Write out, word for word, only the data from its first line to the line containing "of the base.".

● ● ● ● ●

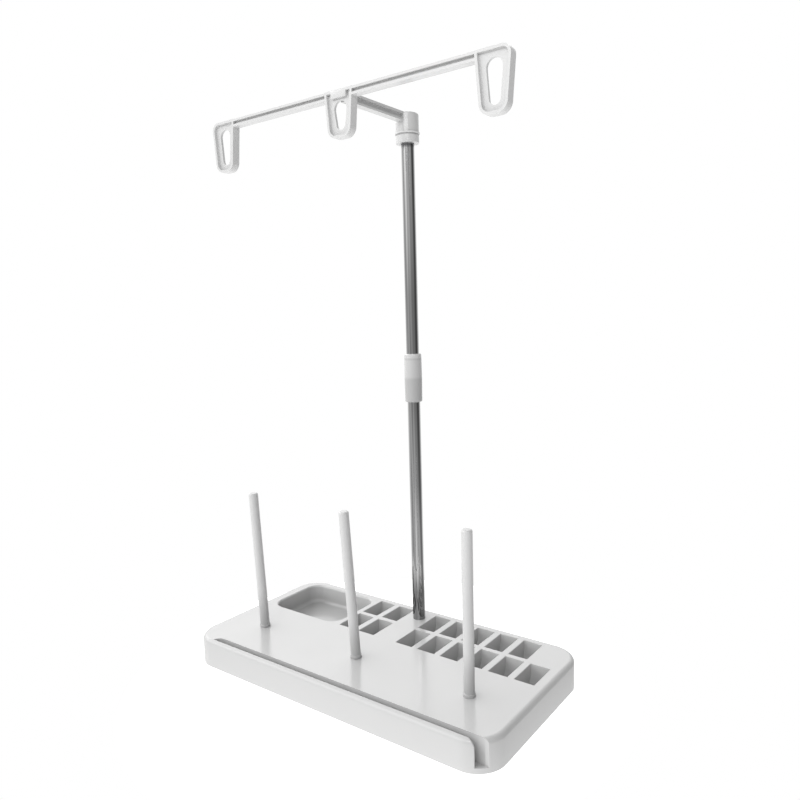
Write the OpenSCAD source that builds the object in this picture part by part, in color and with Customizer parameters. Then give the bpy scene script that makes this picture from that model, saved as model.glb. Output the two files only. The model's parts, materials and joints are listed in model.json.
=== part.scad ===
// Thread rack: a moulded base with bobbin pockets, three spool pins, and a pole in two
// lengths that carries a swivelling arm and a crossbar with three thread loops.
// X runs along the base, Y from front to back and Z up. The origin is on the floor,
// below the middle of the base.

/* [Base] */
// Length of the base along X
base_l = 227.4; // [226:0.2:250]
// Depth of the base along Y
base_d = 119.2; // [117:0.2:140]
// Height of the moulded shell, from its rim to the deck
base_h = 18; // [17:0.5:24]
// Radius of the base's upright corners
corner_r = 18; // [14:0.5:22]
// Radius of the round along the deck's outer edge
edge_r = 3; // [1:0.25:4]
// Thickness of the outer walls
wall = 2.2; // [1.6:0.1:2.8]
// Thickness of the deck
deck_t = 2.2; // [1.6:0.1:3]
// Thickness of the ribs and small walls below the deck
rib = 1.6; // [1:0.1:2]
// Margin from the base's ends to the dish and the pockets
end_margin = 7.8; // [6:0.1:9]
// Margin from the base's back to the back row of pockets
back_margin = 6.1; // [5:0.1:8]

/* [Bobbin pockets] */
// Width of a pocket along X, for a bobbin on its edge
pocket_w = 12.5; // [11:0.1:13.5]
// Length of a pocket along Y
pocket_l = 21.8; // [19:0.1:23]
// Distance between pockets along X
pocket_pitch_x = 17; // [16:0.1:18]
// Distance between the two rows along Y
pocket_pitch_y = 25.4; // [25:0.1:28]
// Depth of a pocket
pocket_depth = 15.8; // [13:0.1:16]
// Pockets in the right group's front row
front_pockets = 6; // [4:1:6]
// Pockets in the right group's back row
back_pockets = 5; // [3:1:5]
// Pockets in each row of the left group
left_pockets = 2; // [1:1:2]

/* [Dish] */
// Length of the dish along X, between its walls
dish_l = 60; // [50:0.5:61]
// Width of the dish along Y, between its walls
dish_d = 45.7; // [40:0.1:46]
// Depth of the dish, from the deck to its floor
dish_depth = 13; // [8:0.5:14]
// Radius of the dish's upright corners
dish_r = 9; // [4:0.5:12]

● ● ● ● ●

▶ **The solution**:
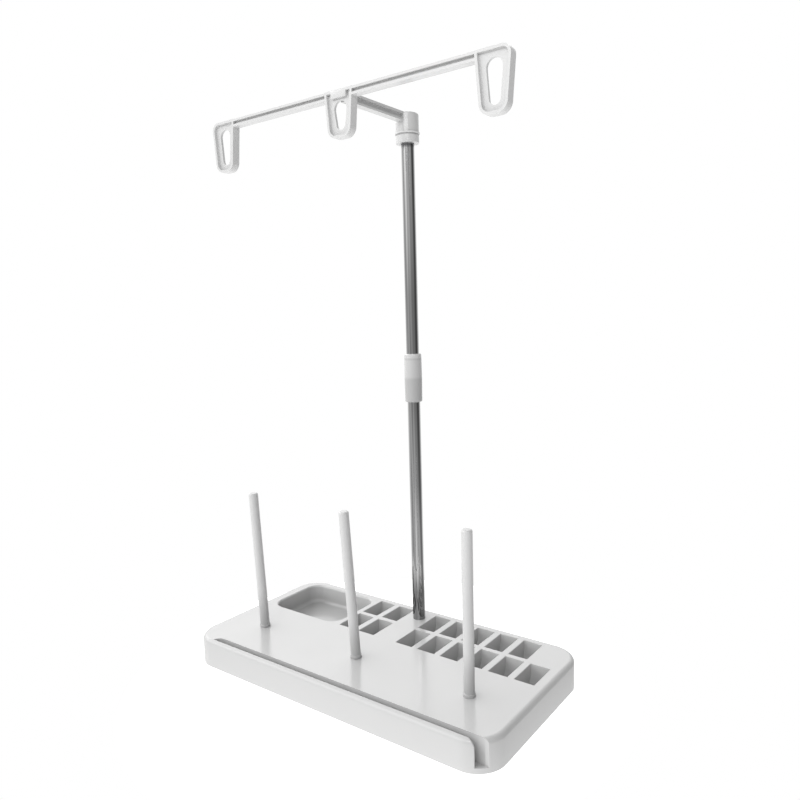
Write the OpenSCAD source that builds the object in this picture part by part, in color and with Customizer parameters. Then give the bpy scene script that makes this picture from that model, saved as model.glb. Output the two files only. The model's parts, materials and joints are listed in model.json.
=== part.scad ===
// Thread rack: a moulded base with bobbin pockets, three spool pins, and a pole in two
// lengths that carries a swivelling arm and a crossbar with three thread loops.
// X runs along the base, Y from front to back and Z up. The origin is on the floor,
// below the middle of the base.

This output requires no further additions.